Jónas Hallgrímsson (Steinstaðir 1807 – Copenhagen 1845), natural scientist by education and profession, is the single most influential poet of modern Icelandic literature. “His work transformed the literary sensibility of his countrymen, reshaped the language of their poetry and prose, opened their eyes to the beauty of their land and its natural features, and accelerated their determination to achieve political independence” (Ringler 2002:3). Along with the other members of the group associated with the Copenhagen-based periodical Fjölnir (issued 1835-39 and 1843-46), Jónas defined Icelandic National Romanticism for decades to come, and after his premature death became its poetical icon. When Iceland gained full independence from Denmark in 1918 and became a republic in 1944, Jónas’s poetry gradually lost some of its political and iconic status. But this also made it possible to reassess his contribution to Icelandic literature and culture on less nationalistic grounds than before, and recent decades have seen renewed interest in his poetry, both public and scholarly. Attention has especially been drawn to the final phase of Jónas’s poetical activity, when he moved away from nationalistic and medieval motifs towards a more personal kind of poetry, modern in diction and elegantly balanced between dark broodings and a Romantic irony, which shows the growing effect Heinrich Heine had on him.
Jónas burst into bloom as a poet when he left Iceland for Denmark to study at the University in Copenhagen (1832). He made his name with masterfully crafted panorama poems which reimagined the glory of Commonwealth Iceland and juxtaposed it with the present lethargy of the Icelandic nation (Ísland, 1835, and Gunnarshólmi, “Gunnar’s Holm”, 1837, the latter based on a famous incident described in the medieval Njáls saga). As he did so, Jónas introduced classical metres into Icelandic literature, such as the hexameter and the pentameter, along with Romantic (originally medieval and Renaissance) metres like the terza rima and the ottava rima, although the fornyrðislag, which Jónas based on the Old Norse Eddic poems, was always his favourite metre. Later on he was to introduce the sonnet and the triolet to his fellow-countrymen, using these metres with great virtuosity in poems full of longing for his Icelandic muse and his own native valley (Ég bið að heilsa!, “I send greetings!”, and Dalvísa, “Valley Song”, both written in Sorø on Sjælland, 1844), which he had to love from afar, feeling estranged as he did in Denmark during the last years of his life. Using another Eddic metre, ljóðaháttur, he wrote Ferðalok (“Journey’s End”, 1845), an elevated love poem, which also alludes to the end of Jónas’s life journey, as he seems to have been haunted by thoughts of impending doom.

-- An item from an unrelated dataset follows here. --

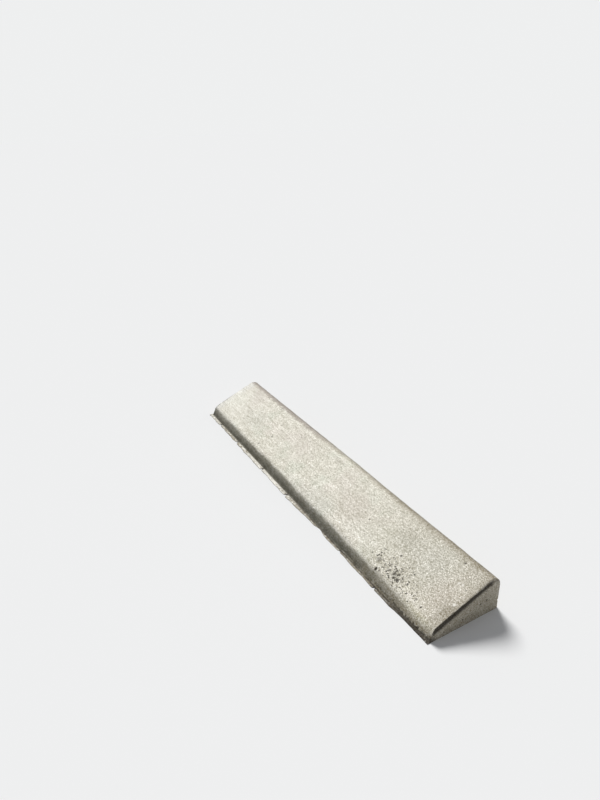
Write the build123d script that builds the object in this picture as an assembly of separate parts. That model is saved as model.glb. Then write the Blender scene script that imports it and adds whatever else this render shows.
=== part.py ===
from build123d import *
import os
from math import radians, tan

# Concrete kerb stone with a sloped top, one solid casting, lying on its flat bed.
# Millimetres. X runs along the stone, the low front face looks to -Y, and Z is up from the bed.
# The origin is at the middle of the bed, measured over the ledge at the foot of the front face.

# Length of one stone between its two joints
LENGTH = 2050.0

# Cross-section: a battered front face, a rounded knee, a long slope, a narrow crest and a rolled back edge
BODY_WIDTH = 330.0
BACK_HEIGHT = 152.0
FACE_HEIGHT = 50.0
FACE_BATTER = 27.0
CREST_WIDTH = 14.0
KNEE_RADIUS = 35.0
SHOULDER_RADIUS = 60.0
BACK_ROLL_RADIUS = 38.0

# Edges worked round with an edging tool at the two ends
END_ARRIS_RADIUS = 10.0

# Thin ledge of the same concrete along the foot of the front face
LEDGE_REACH = 22.0
LEDGE_THICKNESS = 6.0
LEDGE_ARRIS_RADIUS = 4.0

# Places across the stone, counted from the middle of the bed
BACK = (BODY_WIDTH + LEDGE_REACH) / 2
FACE_FOOT = BACK - BODY_WIDTH
LEDGE_EDGE = FACE_FOOT - LEDGE_REACH
KNEE = FACE_FOOT + FACE_HEIGHT * tan(radians(FACE_BATTER))
CREST = BACK - BACK_ROLL_RADIUS - CREST_WIDTH


def stone_section():
    """Outline of the stone across its length, without the ledge."""
    with BuildSketch(Plane.YZ) as section:
        with BuildLine():
            FilletPolyline(
                (FACE_FOOT, 0),
                (KNEE, FACE_HEIGHT),
                (CREST, BACK_HEIGHT),
                (BACK, BACK_HEIGHT),
                (BACK, 0),
                radius=(KNEE_RADIUS, SHOULDER_RADIUS, BACK_ROLL_RADIUS),
            )
            Line((BACK, 0), (FACE_FOOT, 0))
        make_face()
    return section.sketch


def ledge_section():
    """Outline of the ledge, which runs under the front face to the middle of the stone."""
    middle = (FACE_FOOT + BACK) / 2
    with BuildSketch(Plane.YZ) as section:
        with BuildLine():
            FilletPolyline(
                (LEDGE_EDGE, 0),
                (LEDGE_EDGE, LEDGE_THICKNESS),
                (middle, LEDGE_THICKNESS),
                radius=(LEDGE_ARRIS_RADIUS,),
            )
            Polyline((middle, LEDGE_THICKNESS), (middle, 0), (LEDGE_EDGE, 0))
        make_face()
    return section.sketch


def round_ends(stone):
    """Round every edge of the two end faces except the one on the bed."""
    ends = stone.faces().filter_by(Axis.X)
    bed = stone.faces().sort_by(Axis.Z)[0]
    return fillet(ends.edges() - bed.edges(), END_ARRIS_RADIUS)


def kerb_stone():
    """The whole casting, centred on the origin along its length."""
    stone = round_ends(extrude(stone_section(), amount=LENGTH / 2, both=True))
    ledge = extrude(ledge_section(), amount=LENGTH / 2, both=True)
    return stone + ledge


os.makedirs("parts", exist_ok=True)
export_step(kerb_stone(), "parts/kerb_stone.step")
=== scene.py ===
from math import cos, pi, radians, sin, tan

import bpy
import numpy as np
from mathutils import Matrix, Quaternion, Vector
from mathutils.geometry import delaunay_2d_cdt


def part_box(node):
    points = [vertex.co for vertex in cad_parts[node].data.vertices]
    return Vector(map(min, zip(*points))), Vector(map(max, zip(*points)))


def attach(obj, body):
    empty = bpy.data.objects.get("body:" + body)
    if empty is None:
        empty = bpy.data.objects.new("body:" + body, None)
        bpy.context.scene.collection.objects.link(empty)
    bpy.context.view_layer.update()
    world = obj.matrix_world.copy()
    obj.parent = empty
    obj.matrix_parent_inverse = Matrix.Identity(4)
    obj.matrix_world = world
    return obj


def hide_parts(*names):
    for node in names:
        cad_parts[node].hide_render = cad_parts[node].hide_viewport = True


# A weathered concrete kerb stone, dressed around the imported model.
# Metres. X runs along the stone, the low front face looks to -Y, and Z is up from the bed.

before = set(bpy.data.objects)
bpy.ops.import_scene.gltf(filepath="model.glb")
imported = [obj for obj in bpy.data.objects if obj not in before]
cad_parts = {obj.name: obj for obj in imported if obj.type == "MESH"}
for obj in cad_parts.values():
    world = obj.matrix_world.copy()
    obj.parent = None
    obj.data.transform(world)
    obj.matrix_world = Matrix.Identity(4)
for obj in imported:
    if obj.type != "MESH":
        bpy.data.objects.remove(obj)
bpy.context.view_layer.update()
stone_low, stone_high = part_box("kerb_stone")

# The camera stands where the photograph was taken, and its right side dips a little
CAMERA_PLACE = Vector((2.1097, -1.1975, 1.6735))
CAMERA_AIM = Vector((-0.901, 0.4031, 0.0))
CAMERA_ROLL = radians(-2.28)
CAMERA_LENS_MM = 26.43
CAMERA_SENSOR_MM = 36.0
CAMERA_REACH = 300

# Sizes of the section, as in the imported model
FACE_HEIGHT = 0.050
FACE_BATTER = radians(27)
CREST_WIDTH = 0.014
KNEE_RADIUS = 0.035
SHOULDER_RADIUS = 0.060
BACK_ROLL_RADIUS = 0.038
END_ARRIS_RADIUS = 0.010
LEDGE_REACH = 0.022

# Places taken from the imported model's box
HALF_LENGTH = stone_high.x
BACK = stone_high.y
BACK_HEIGHT = stone_high.z
FACE_FOOT = stone_low.y + LEDGE_REACH
KNEE = FACE_FOOT + FACE_HEIGHT * tan(FACE_BATTER)
CREST = BACK - BACK_ROLL_RADIUS - CREST_WIDTH
SLOPE_RISE = (BACK_HEIGHT - FACE_HEIGHT) / (CREST - KNEE)

# How finely the skin is divided
SKIN_STEP = 0.0036
STATION_STEP = 0.0042
END_RING_COUNT = 6
END_GRID_STEP = 0.006
END_GRID_MARGIN = 0.55 * END_GRID_STEP

# Edges that turn more sharply than this are shaded as edges
SHARP_ANGLE = radians(50)

# Limits below which a length counts as nothing, two points as one, and two directions as alike
TINY = 1e-12
SAME_POINT = 1e-7
SAME_DIRECTION = 1e-6


# Heights of worn concrete, as smooth random fields

def soft_noise(u, v, size_u, size_v, seed):
    """Smooth random heights from -1 to 1 at the places u, v, with bumps of the given sizes."""
    u, v = np.broadcast_arrays(u / size_u + 100.0, v / size_v + 100.0)
    cell_u = np.floor(u).astype(int)
    cell_v = np.floor(v).astype(int)
    heights = np.random.default_rng(seed).uniform(-1, 1, (cell_u.max() + 2, cell_v.max() + 2))
    part_u = u - cell_u
    part_v = v - cell_v
    ease_u = part_u**3 * (part_u * (part_u * 6 - 15) + 10)
    ease_v = part_v**3 * (part_v * (part_v * 6 - 15) + 10)
    low = heights[cell_u, cell_v] * (1 - ease_u) + heights[cell_u + 1, cell_v] * ease_u
    high = heights[cell_u, cell_v + 1] * (1 - ease_u) + heights[cell_u + 1, cell_v + 1] * ease_u
    return low * (1 - ease_v) + high * ease_v


def noise_along(x, size, seed):
    """The same, changing only along the stone."""
    return soft_noise(x, 0.0, size, 1.0, seed)


def hollow(u, v, size_u, size_v, depth, seed):
    """Gentle hollows from nothing to the given depth."""
    return depth * (0.5 + 0.5 * soft_noise(u, v, size_u, size_v, seed))


def smooth_step(value, start, end):
    """0 before start, 1 after end, and a smooth rise between."""
    part = np.clip((value - start) / (end - start), 0, 1)
    return part * part * (3 - 2 * part)


def bell(value, middle, width):
    """1 at the middle, falling away on both sides over the width."""
    return np.exp(-(((value - middle) / width) ** 2))


# The outline across the stone, from the foot of the front face over the top to the foot of the back

def rounded_outline(corners, radii, step):
    """Points and outward directions along a polyline whose inner corners are rounded."""
    points, outwards = [], []
    corners = [np.array(corner, float) for corner in corners]
    start = corners[0]
    for index in range(1, len(corners)):
        along = corners[index] - corners[index - 1]
        along /= np.linalg.norm(along)
        outward = np.array((-along[1], along[0]))
        last = index == len(corners) - 1
        if last:
            stop = corners[index]
        else:
            onward = corners[index + 1] - corners[index]
            onward /= np.linalg.norm(onward)
            radius = radii[index - 1]
            turn = np.arccos(np.clip(along @ onward, -1, 1))
            stop = corners[index] - along * radius * tan(turn / 2)
        count = max(1, round(np.linalg.norm(stop - start) / step))
        for part in np.arange(count) / count:
            points.append(start + (stop - start) * part)
            outwards.append(outward)
        if last:
            points.append(stop)
            outwards.append(outward)
            break
        centre = stop - outward * radius
        count = max(3, round(radius * turn / step))
        for angle in np.arange(count) / count * turn:
            swung = outward * cos(angle) + along * sin(angle)
            points.append(centre + swung * radius)
            outwards.append(swung)
        start = corners[index] + onward * radius * tan(turn / 2)
    return np.array(points), np.array(outwards)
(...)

Nature is always a prominent motif in Jónas’s poetry, especially its more pleasing aspects, but also sublime elements, as in his description of a volcanic eruption in the tour poem Fjallið Skjaldbreiður (“Mount Broadshield”, 1841). Hulduljóð (“Lay of Hulda”, 1841-45) is an ambitious but unfinished nature poem in the tradition of the pastoral elegy. It is dedicated to the memory of Eggert Ólafsson (1726–1768), natural scientist and poet, whom Jónas considered to be his great predecessor. His pronounced admiration for Eggert, a man of the Enlightenment, shows that Jónas’s interests were not exclusively Romantic, as is also evident in the Fjölnir group’s declaration that their periodical was committed to usefulness, beauty, truth and “that which is good and moral” (Fjölnir 1835:8-13), indicating Enlightenment values as well as Romantic ones. Nature, formerly a benign force and presence to the poet and the natural scientist, becomes hostile in Jónas’s late poems, written with a Heine-like twist of the traditional loco-descriptive genre (Annes og eyjar, “Capes and Islands”, 1844-45). This shift in Jónas’s world view has been seen to be part and parcel of a new trend in Scandinavian and Icelandic literature and sensibility, a turning away from National Romanticism and poetical Realism towards pessimism.
A versatile writer, Jónas wrote short stories (Grasaferð, “Gathering Highland Moss”, dating from around 1836 and considered to be the first short story written by an Icelander), Heine-style travel accounts (Salthólmsferð, 1836), fairy tales in the fashion of H.C. Andersen (Fífill og hunangsfluga, “The dandelion and the bee”), Gothic tales (Stúlkan í turninum, “The girl in the tower”) and mock-heroic pieces (Gamanbréf til kunningja, “The queen goes visiting”, a humorous description of Queen Victoria’s state visit to France in 1843). He was also a harsh critic; the 1837 attack in Fjölnir against the traditional poetical genre known as rímur constituted his own aesthetic manifesto. His poetry ranges from elegy (Bjarni Thoránensen, 1841, Jónas’s tribute to the first Icelandic Romantic) to convivial festive songs (Borðsálmur; “Table hymn”, 1839). He also tried his hand at translation (Horace, Schiller, Chamisso and especially Heine), sometimes rendering his originals so freely that they should rather be seen as independent variations on a given theme.